Converting Apartment Buildings into Residential Condominiums

By Heather J. Roembke / Published June 2016



A condominium conversion is the process of transforming an existing rental building, usually apartments, into residential condominium units. When the economy booms, so does the trend of converting apartment buildings into residential condominiums. The market for residential condominium conversions usually arises when the price of single-family homes increases beyond the reach of a first-time home buyer, as converted condominiums are usually priced lower than single-family homes and/or new construction.

In 1980, Florida enacted the Roth Act (Part VI of the Condominium Act) to govern the process of forming residential condominiums by conversion. Since condominium conversions are previously- occupied structures, it is important to understand the building’s condition prior to purchasing. The Roth Act requires a condominium conversion report to be prepared by an architect or engineer. Contained within the report are detailed disclosures pertaining to the age of the specified components in a structure, the building’s existing condition, structural soundness, the remaining useful life of the specified building components, and the estimated cost of replacement of the specified components. The report is substantiated by attaching a copy of a certificate under the seal of an architect or engineer authorized to practice in Florida. Pursuant to Florida Statute, Section 718.616, each unit owner and the association are third-party beneficiaries of the report. Additionally, the developer must prepare a report disclosing whether there is termite damage or infestation and whether it has been properly treated. This statement must be substantiated by an inspection report by a certified pest control operator.
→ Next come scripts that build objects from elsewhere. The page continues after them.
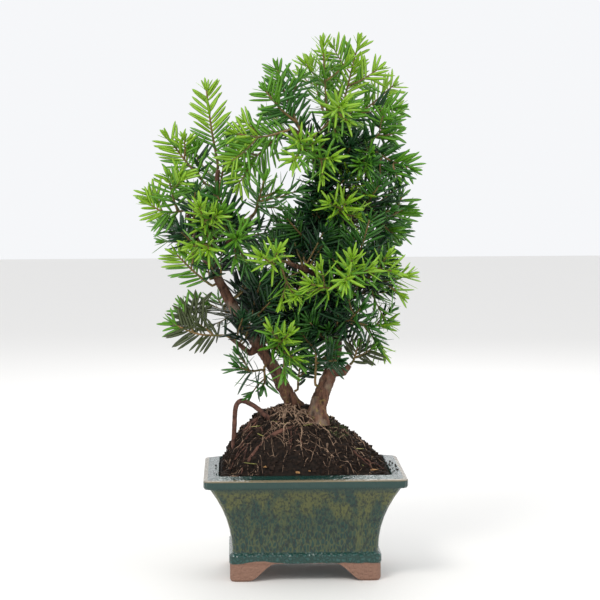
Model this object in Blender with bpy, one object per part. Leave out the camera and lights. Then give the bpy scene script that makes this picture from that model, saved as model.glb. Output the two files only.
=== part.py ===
"""Hybrid yew bonsai with twin stems in a glazed, footed pot.

Lengths are written in millimetres and become metres when a mesh is made. +Z is up, +X runs along
the pot's long side and -Y is the front. While it is modelled the pot stands centred on the origin;
the last step centres the whole plant's box there, with the feet on Z = 0.
"""

import math
import random

import bmesh
import bpy
import numpy as np
from mathutils import Vector

MM = 0.001
UP = Vector((0, 0, 1))
CLEAR = 0.35            # gap between neighbouring pieces

# Pot: outline at the rim, and the heights of its parts above the table
RIM_HALF = (75.0, 60.0)
RIM_TOP = 80.4
RIM_EDGE = 78.2
LIP_WIDTH = 11.6
LIP_FOOT = 71.4
WAIST_INSET = 20.6
WAIST_HEIGHT = 23.0
FLARE = 16.2
WALL = 6.5
FLOOR_TOP = 20.0
CAVITY_TOP = 69.0
LEDGE_TOP = 20.0
LEDGE_INSET = 18.4
FOOT_INSET = 19.0
FOOT_HEIGHT = 13.5
FOOT_LENGTH = 13.0
ARCH_RUN = 21.0
FOOT_WALL = 9.0

# Soil: level at the pot's wall, and the mound over it
SOIL_EDGE = 79.0
MOUND_HEIGHT = 45.0
MOUND_CENTRE = (-7.0, 6.0)
MOUND_POWER = 2.1       # higher is fuller; it varies by the next value from right to left
MOUND_LEAN = 0.5
MOUND_SQUARE = 2.4      # 2 is an oval plan, higher nears the pot's rectangle
CRUMB = 1.1

# Stems: middle line from the soil up, with the radius at each point
STEMS = {
    "stem_left": [
        ((-4, 8, 119), 7.2), ((-6, 7, 125), 5.8), ((-13, 4, 136), 5.3), ((-22, 0, 155), 4.7),
        ((-36, -2, 176), 4.4), ((-48, -2, 194), 4.0), ((-59, 0, 214), 3.6), ((-67, 0, 232), 3.1),
        ((-68, 2, 250), 2.6), ((-65, 4, 280), 2.0), ((-63, 3, 304), 1.6),
    ],
    "stem_right": [
        ((9, -9, 112.5), 8.8), ((9, -9, 119), 6.8), ((14, -6, 135), 5.8), ((20, -4, 150), 5.2),
        ((24, -2, 165), 4.7), ((24, 0, 180), 4.3), ((22, 2, 206), 3.8), ((19, 3, 236), 3.3),
        ((18, 4, 270), 2.8), ((17, 4, 301), 2.3), ((20, 4, 326), 1.8),
    ],
}

# Boughs: the stem each grows from, how far along it, the tip, and the radii at root and tip
BOUGHS = {
    "bough_fork": ("stem_right", 0.20, (35, -6, 157), 3.0, 1.9),
    "bough_right_mid": ("stem_right", 0.43, (38, -14, 222), 2.4, 1.5),
    "bough_right_high": ("stem_right", 0.71, (40, 8, 264), 2.1, 1.4),
    "bough_top_right": ("stem_right", 0.87, (38, 9, 315), 1.9, 1.3),
    "bough_top_left": ("stem_right", 0.91, (-4, -12, 332), 1.7, 1.2),
    "bough_front": ("stem_right", 0.53, (-12, -28, 236), 2.1, 1.4),
    "bough_left_outer": ("stem_left", 0.66, (-86, -8, 271), 2.1, 1.4),
    "bough_left_inner": ("stem_left", 0.70, (-38, -18, 270), 1.9, 1.3),
    "bough_low_left": ("stem_left", 0.30, (-54, -7, 178), 2.2, 1.4),
    "bough_back_high": ("stem_right", 0.80, (20, 40, 338), 2.0, 1.4),
    "bough_back_mid": ("stem_right", 0.56, (28, 42, 258), 2.2, 1.4),
    "bough_back_low": ("stem_right", 0.33, (8, 38, 202), 2.2, 1.4),
    "bough_back_left": ("stem_left", 0.60, (-72, 38, 258), 2.1, 1.4),
}

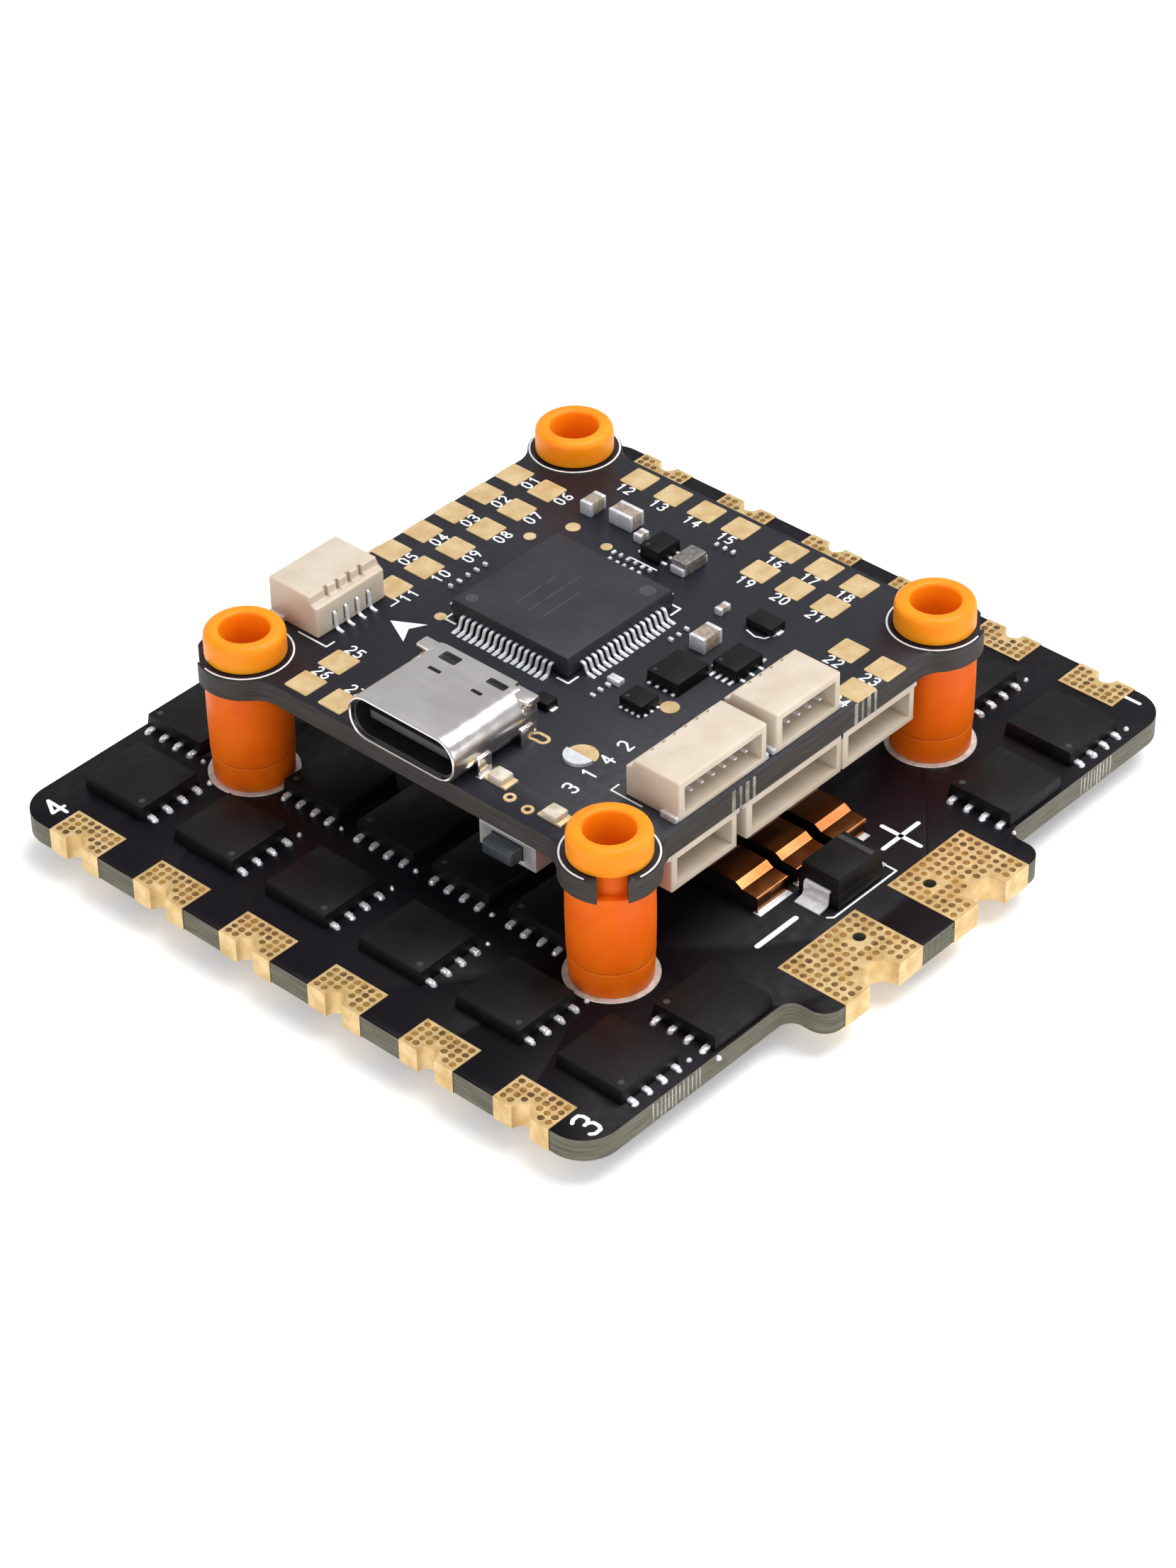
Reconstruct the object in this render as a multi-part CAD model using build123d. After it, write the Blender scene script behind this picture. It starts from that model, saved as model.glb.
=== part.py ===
from build123d import *
import os

os.makedirs("parts", exist_ok=True)

# Flight stack of a small multirotor: a four-in-one motor speed controller with a flight
# controller on soft grommets above it. Millimetres. Origin: centre of the 30.5 mm screw
# pattern, on the plane that the lowest grommet faces rest on. +Y is the front of the craft,
# +X its right side, +Z up.

# ---- screw pattern and grommets ----
hole_pitch = 30.5
screw_bore = 3.2
neck_wall = 0.5
neck_clearance = 0.05
flange_overlap = 0.52
board_thickness = 1.6
foot_height = 1.9
esc_cap_height = 1.85
fc_cap_height = 1.8
board_gap = 7.6
body_extra = 0.13
ring_thickness = 0.05
ring_width = 0.9
grommet_round = 0.35

# ---- speed controller board ----
esc_side_margin = 12.85
esc_front_margin = 8.65
esc_rear_margin = 9.65
esc_corner = 2.5
tab_width = 21.0
tab_reach = 2.9
tab_shift_x = 0.35
tab_tip_round = 1.3
tab_root_round = 1.0

# ---- plated wire pads ----
plating = 0.05
motor_pads_per_side = 6
motor_pad_pitch = 7.6
motor_pad_width = 4.36
motor_pad_depth = 2.45
motor_pad_shift_y = -0.25
motor_notch = 0.76
battery_pad_width = 7.3
battery_pad_depth = 5.25
battery_pad_spacing = 10.4
battery_notch = 1.42
battery_via = 0.42
battery_via_inset = 3.4
battery_via_shift = 1.8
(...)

It is important to consider the condition of the property prior to purchasing a unit in a condominium conversion. Often, apartment buildings converted into residential condominiums are older, which can lead to a quicker deterioration of the property and/or need for proper maintenance. If the conversion report reveals that construction defects exist, it is important the association consult with a law firm that has experience in handling construction defect litigation and, in particular, conversion cases.   Legal counsel will review the conversion report and discuss with the association its legal rights and options. Legal counsel will usually go through a condominium conversion checklist with the association and review various items, including whether the developer prepared a report that discloses the condition of the improvements, the condition of certain components, and the current estimated replacement costs (as of date of the report). These components would include the roof, elevators, structure, electrical systems, pavement and concrete (including roadways, walkways, and parking areas), heating and cooling systems, swimming pool, drainage systems/irrigation systems, plumbing, seawalls, pilings, docks, and fire protection system.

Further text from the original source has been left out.